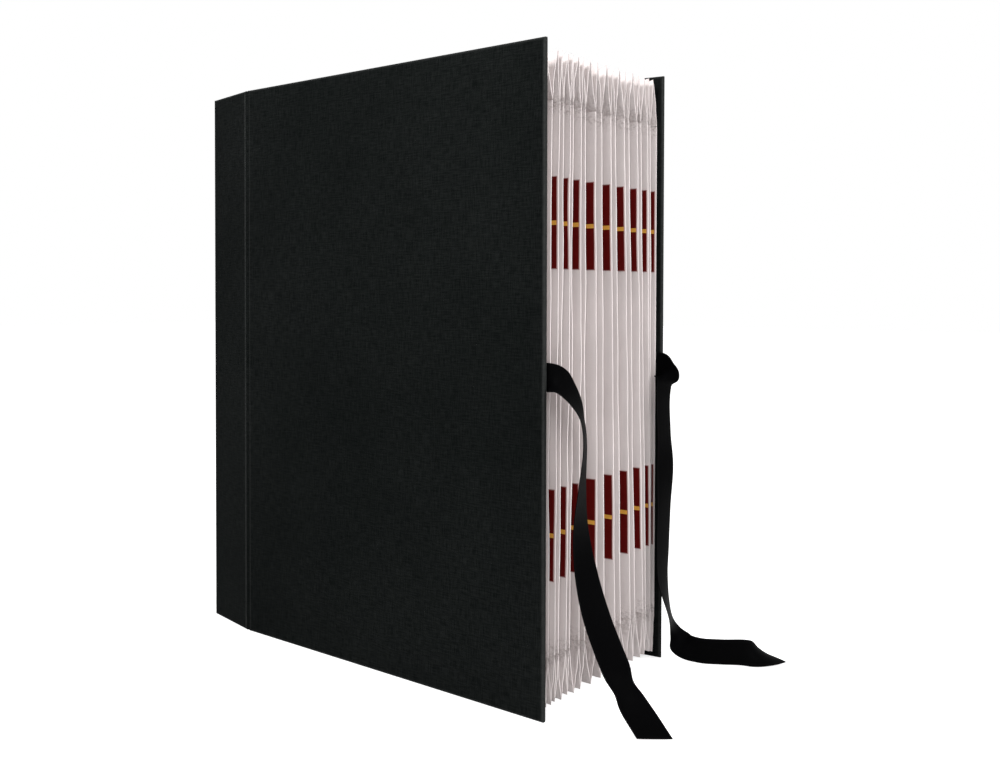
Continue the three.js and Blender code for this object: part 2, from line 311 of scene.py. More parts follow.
def makePaper(name, sheet, crinkle, streakShadeStrength, crumpleLevels):
    material, tree, shader = newMaterial(name, sheet)
    place = addNode(tree, "ShaderNodeTexCoord").outputs["Object"]
    mottle = useGroup(tree, mottleGroup, {"Vector": place, "Cloud Scale": 22.0, "Speck Scale": 1800.0})
    cloudy = blendColours(tree, spread(tree, mottle["Cloud"], 0.35, 0.75, 0.0, 0.45),
                          (*sheet, 1), (*paperLook["shade"], 1))
    # Where the pleats join the leaves, near two levels of the file, the paper is crumpled, and dark flecks
    # there are painted shade of the crumples
    height = addNode(tree, "ShaderNodeSeparateXYZ", {"Vector": place}).outputs["Z"]
    wander = addNode(tree, "ShaderNodeTexNoise", {"Vector": place, "Scale": 60.0, "Detail": 1.0}).outputs[0]
    level = calc(tree, "ADD", height, calc(tree, "MULTIPLY", calc(tree, "SUBTRACT", wander, 0.5), 0.012))
    near = [calc(tree, "ABSOLUTE", calc(tree, "SUBTRACT", level, z * mm)) for z in crumpleLevels]
    band = spread(tree, calc(tree, "MINIMUM", *near), 0.0018, 0.008, 1.0, 0.0)
    flecks = addNode(tree, "ShaderNodeTexNoise", {
        "Vector": place, "Scale": 520.0, "Detail": 3.0, "Roughness": 0.7}).outputs[0]
    dark = calc(tree, "MULTIPLY", band, spread(tree, flecks, 0.47, 0.66, 0.0, 0.9))
    creaseShade = blendColours(tree, dark, cloudy, (*paperLook["creaseShade"], 1))
    # Upright streaks of painted shade stand for the shade in fine vertical creases, stronger on the bellows
    upright = addNode(tree, "ShaderNodeMapping", {"Vector": place, "Scale": (260.0, 800.0, 16.0)})
    shadeStreakNoise = addNode(tree, "ShaderNodeTexNoise", {
        "Vector": upright.outputs[0], "Scale": 1.0, "Detail": 2.0}).outputs[0]
    streakShadeMask = calc(tree, "MULTIPLY", spread(tree, shadeStreakNoise, 0.5, 0.66), streakShadeStrength)
    colour = blendColours(tree, streakShadeMask, creaseShade, (*paperLook["creaseShade"], 1))
    tree.links.new(colour, shader.inputs["Base Color"])
    tree.links.new(spread(tree, mottle["Speck"], 0.3, 0.7, paperLook["roughness"] - 0.05,
                          paperLook["roughness"] + 0.08), shader.inputs["Roughness"])
    drawn = addNode(tree, "ShaderNodeMapping", {"Vector": place, "Scale": (1.0, 1.6, 0.2)})
    creases = addNode(tree, "ShaderNodeTexVoronoi", {"Vector": drawn.outputs[0], "Scale": 150.0},
                      {"feature": "DISTANCE_TO_EDGE"})
    crease = spread(tree, creases.outputs["Distance"], 0.0, 0.12)
    specks = calc(tree, "MULTIPLY", mottle["Speck"], 0.15)
    relief = calc(tree, "ADD", calc(tree, "MULTIPLY", crease, crinkle), specks)
    relief = calc(tree, "ADD", relief, calc(tree, "MULTIPLY", calc(tree, "MULTIPLY", flecks, band), 2.5))
    bump = addNode(tree, "ShaderNodeBump", {"Height": relief, "Strength": 0.6, "Distance": 0.0004})
    tree.links.new(bump.outputs[0], shader.inputs["Normal"])
    shader.inputs["Specular IOR Level"].default_value = paperLook["specular"]
    return material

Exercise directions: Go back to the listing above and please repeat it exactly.

Result:
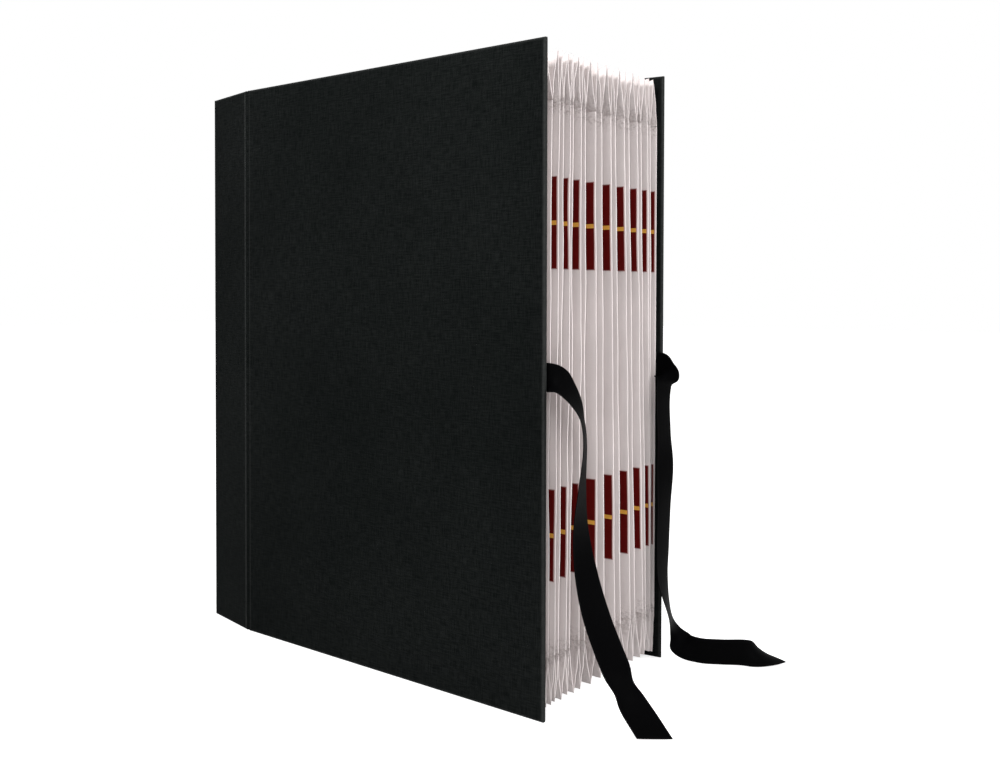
Continue the three.js and Blender code for this object: part 2, from line 311 of scene.py. More parts follow.
def makePaper(name, sheet, crinkle, streakShadeStrength, crumpleLevels):
    material, tree, shader = newMaterial(name, sheet)
    place = addNode(tree, "ShaderNodeTexCoord").outputs["Object"]
    mottle = useGroup(tree, mottleGroup, {"Vector": place, "Cloud Scale": 22.0, "Speck Scale": 1800.0})
    cloudy = blendColours(tree, spread(tree, mottle["Cloud"], 0.35, 0.75, 0.0, 0.45),
                          (*sheet, 1), (*paperLook["shade"], 1))
    # Where the pleats join the leaves, near two levels of the file, the paper is crumpled, and dark flecks
    # there are painted shade of the crumples
    height = addNode(tree, "ShaderNodeSeparateXYZ", {"Vector": place}).outputs["Z"]
    wander = addNode(tree, "ShaderNodeTexNoise", {"Vector": place, "Scale": 60.0, "Detail": 1.0}).outputs[0]
    level = calc(tree, "ADD", height, calc(tree, "MULTIPLY", calc(tree, "SUBTRACT", wander, 0.5), 0.012))
    near = [calc(tree, "ABSOLUTE", calc(tree, "SUBTRACT", level, z * mm)) for z in crumpleLevels]
    band = spread(tree, calc(tree, "MINIMUM", *near), 0.0018, 0.008, 1.0, 0.0)
    flecks = addNode(tree, "ShaderNodeTexNoise", {
        "Vector": place, "Scale": 520.0, "Detail": 3.0, "Roughness": 0.7}).outputs[0]
    dark = calc(tree, "MULTIPLY", band, spread(tree, flecks, 0.47, 0.66, 0.0, 0.9))
    creaseShade = blendColours(tree, dark, cloudy, (*paperLook["creaseShade"], 1))
    # Upright streaks of painted shade stand for the shade in fine vertical creases, stronger on the bellows
    upright = addNode(tree, "ShaderNodeMapping", {"Vector": place, "Scale": (260.0, 800.0, 16.0)})
    shadeStreakNoise = addNode(tree, "ShaderNodeTexNoise", {
        "Vector": upright.outputs[0], "Scale": 1.0, "Detail": 2.0}).outputs[0]
    streakShadeMask = calc(tree, "MULTIPLY", spread(tree, shadeStreakNoise, 0.5, 0.66), streakShadeStrength)
    colour = blendColours(tree, streakShadeMask, creaseShade, (*paperLook["creaseShade"], 1))
    tree.links.new(colour, shader.inputs["Base Color"])
    tree.links.new(spread(tree, mottle["Speck"], 0.3, 0.7, paperLook["roughness"] - 0.05,
                          paperLook["roughness"] + 0.08), shader.inputs["Roughness"])
    drawn = addNode(tree, "ShaderNodeMapping", {"Vector": place, "Scale": (1.0, 1.6, 0.2)})
    creases = addNode(tree, "ShaderNodeTexVoronoi", {"Vector": drawn.outputs[0], "Scale": 150.0},
                      {"feature": "DISTANCE_TO_EDGE"})
    crease = spread(tree, creases.outputs["Distance"], 0.0, 0.12)
    specks = calc(tree, "MULTIPLY", mottle["Speck"], 0.15)
    relief = calc(tree, "ADD", calc(tree, "MULTIPLY", crease, crinkle), specks)
    relief = calc(tree, "ADD", relief, calc(tree, "MULTIPLY", calc(tree, "MULTIPLY", flecks, band), 2.5))
    bump = addNode(tree, "ShaderNodeBump", {"Height": relief, "Strength": 0.6, "Distance": 0.0004})
    tree.links.new(bump.outputs[0], shader.inputs["Normal"])
    shader.inputs["Specular IOR Level"].default_value = paperLook["specular"]
    return material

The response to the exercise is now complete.